Now anyone who makes a tablet that is shaped "a little too much like an ipad" or only has one button "to turn it on or off", gets sued.
And don't even think about calling something an app store. Amazon gets away with it because Apple doesn't want to send legal threats to a company that can go toe to toe with them on the shaky ground the threat was based on.
To believe Apple is only trying to protect its marks is pure fantasy. This goes way beyond that and into an anti-competitive attack on competing devices and software.
Many of their lawsuits are against small businesses who aren't even in the computer industry and never will be.
Michael
2012-01-10 21:59:33
So other than nay-saying, what is your counter evidence to this view?
There have been cases of each, but to make these as blanket statements is incorrect.
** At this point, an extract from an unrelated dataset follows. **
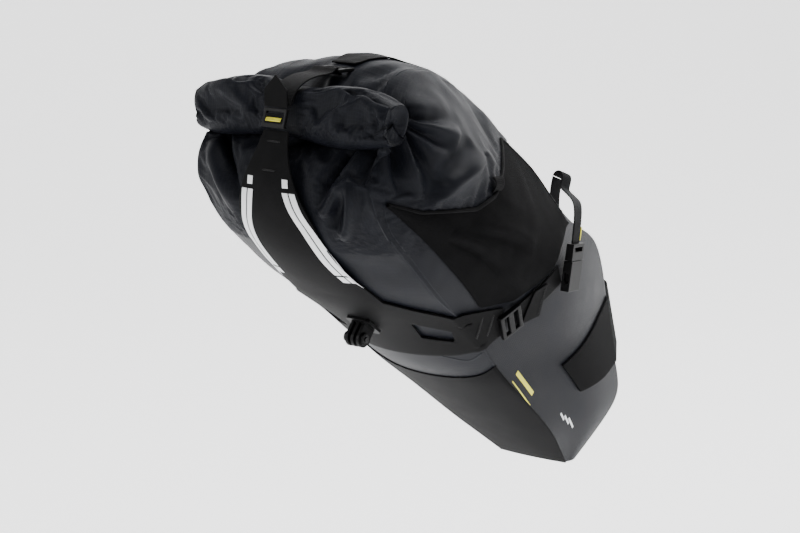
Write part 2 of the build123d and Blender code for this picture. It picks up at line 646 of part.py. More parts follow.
# ---- all the pieces --------------------------------------------------------------------------
def all_pieces():
    """Every node's name and shape."""
    pieces = shell_panels()
    pieces.update(roll_pieces())
    pieces.update(closure_pieces())
    pieces.update(tail_pieces())
    pieces.update(accessory_mount())
    pieces["nose_stiffener"] = nose_stiffener()
    pieces["underside_patch"] = underside_patch()
    pieces["harness_band"] = harness_band()
    pieces["band_tacks"] = band_tacks()

    layer = PATCH + 2 * SKIN_GAP
    strap, tag = rail_strap()
    right = {
        "wing": wing(),
        "wing_tab": sheet_layer("side", layer, layer + 1) & side_outline(WING_TAB),
        "side_webbing": side_strip(WEBBING_START, WEBBING_END, SIDE_WEBBING / 2, layer,
                                   layer + WEBBING),
        "lock_tab": sheet_layer("side", layer + WEBBING + SKIN_GAP,
                                layer + WEBBING + SKIN_GAP + HARNESS) & side_outline(LOCK_TAB),
        "ladder_lock": lock_frame() * framed_lock(LOCK_LENGTH, LOCK_WIDTH),
        "buckle_socket": socket_frame() * buckle_socket(),
        "buckle_plug": socket_frame() * buckle_plug(),
        "rail_strap": strap,
        "rail_tag": tag,
        "rail_anchor": rail_anchor(),
        "post_arm": post_arm(),
    }
    for name, shape in right.items():
        pieces["right_" + name] = shape
        pieces["left_" + name] = mirror(shape, about=Plane.XZ)

    pieces.update(post_flaps())
    return pieces


def print_joint_places():
    """The places that the joints turn and slide about, in metres."""
    inner = flap_pivot(1)
    lock, socket = lock_frame(), socket_frame()
    bolt = mount_frame().from_local_coords(Vector(0, 0, PLATE[2] + PRONG_REACH))
    places = {
        "right flap pivot": flap_pivot(2),
        "left flap pivot": Vector(inner.X, -inner.Y, inner.Z),
        "ladder lock pivot": lock.from_local_coords(Vector(-LOCK_LENGTH / 2, 0, 0)),
        "ladder lock axis": lock.y_dir * 1000,
        "plug slide axis": socket.x_dir * 1000,
        "mount bolt": bolt,
    }
    for name, place in places.items():
        print(name, [round(value / 1000, 6) for value in place])


def main():
    """Write one STEP file per piece."""
    os.makedirs("parts", exist_ok=True)
    for name, shape in all_pieces().items():
        export_step(shape, f"parts/{name}.step")
    print_joint_places()


if __name__ == "__main__":
    main()
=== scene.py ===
"""Looks of the roll-top saddle bag: fabric shell, roll, wings, harness, straps and hardware.

Lengths are in millimetres in the frame of the CAD model, and become metres in new_piece().
The right side is -Y. Pieces on the right are described, and their left twins are mirrored.
"""
import bmesh
import bpy
import math
import numpy as np
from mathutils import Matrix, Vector, noise
from mathutils.bvhtree import BVHTree


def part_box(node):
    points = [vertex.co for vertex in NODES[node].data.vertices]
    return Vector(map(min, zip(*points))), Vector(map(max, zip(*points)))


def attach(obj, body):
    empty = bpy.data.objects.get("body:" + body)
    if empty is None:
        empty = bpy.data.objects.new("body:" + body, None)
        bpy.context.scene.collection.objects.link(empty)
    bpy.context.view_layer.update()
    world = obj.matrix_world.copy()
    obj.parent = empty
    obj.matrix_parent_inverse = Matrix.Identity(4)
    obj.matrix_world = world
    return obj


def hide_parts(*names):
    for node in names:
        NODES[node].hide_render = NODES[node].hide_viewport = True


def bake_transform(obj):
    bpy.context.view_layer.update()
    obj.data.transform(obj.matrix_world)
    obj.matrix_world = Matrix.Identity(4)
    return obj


MM = 0.001
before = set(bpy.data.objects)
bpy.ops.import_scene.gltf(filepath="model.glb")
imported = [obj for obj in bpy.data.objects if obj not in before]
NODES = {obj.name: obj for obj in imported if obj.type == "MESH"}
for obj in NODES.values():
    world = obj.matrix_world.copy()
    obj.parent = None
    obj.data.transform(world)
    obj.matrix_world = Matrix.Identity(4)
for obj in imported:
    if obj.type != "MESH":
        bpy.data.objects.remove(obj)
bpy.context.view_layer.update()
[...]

Heck, there is a café near my house with the name Apple in it... no law suit. And there are many products which start with a lower case "i"... and no law suit.
Your claims are contrary to the evidence.
Again, vague and unsupported. There are many GUIs out there with many areas of resemblance but no lawsuit. Heck, look at Unity, Gnome, and even KDE. If what you said was accurate each would have faced a lawsuit. This has not happened, thus your claim is contrary to the facts.
In what way are they not?
Again, no evidence and there are many counter examples. You are, in short, making things up. You have nothing to back your nay-saying.
I agree Apple was wrong on that one. But the fact they have taken incorrect steps in their war against plagiarism does not discount the fact that it is plagiarism they are fighting.
I do not doubt you hold that view, but do you see where your attempts to support that view lead you to making comments which are in contention with reality? This, of course, does not prove you wrong - but it leads to you having no or poor support for your view. Your view is held for emotional reasons and is not based on the evidence.
Again, stated with no support. But, if I understand correctly, they *have* to work to protect their IP or they risk losing it. The laws are poorly constructed and force the hands of those who innovate.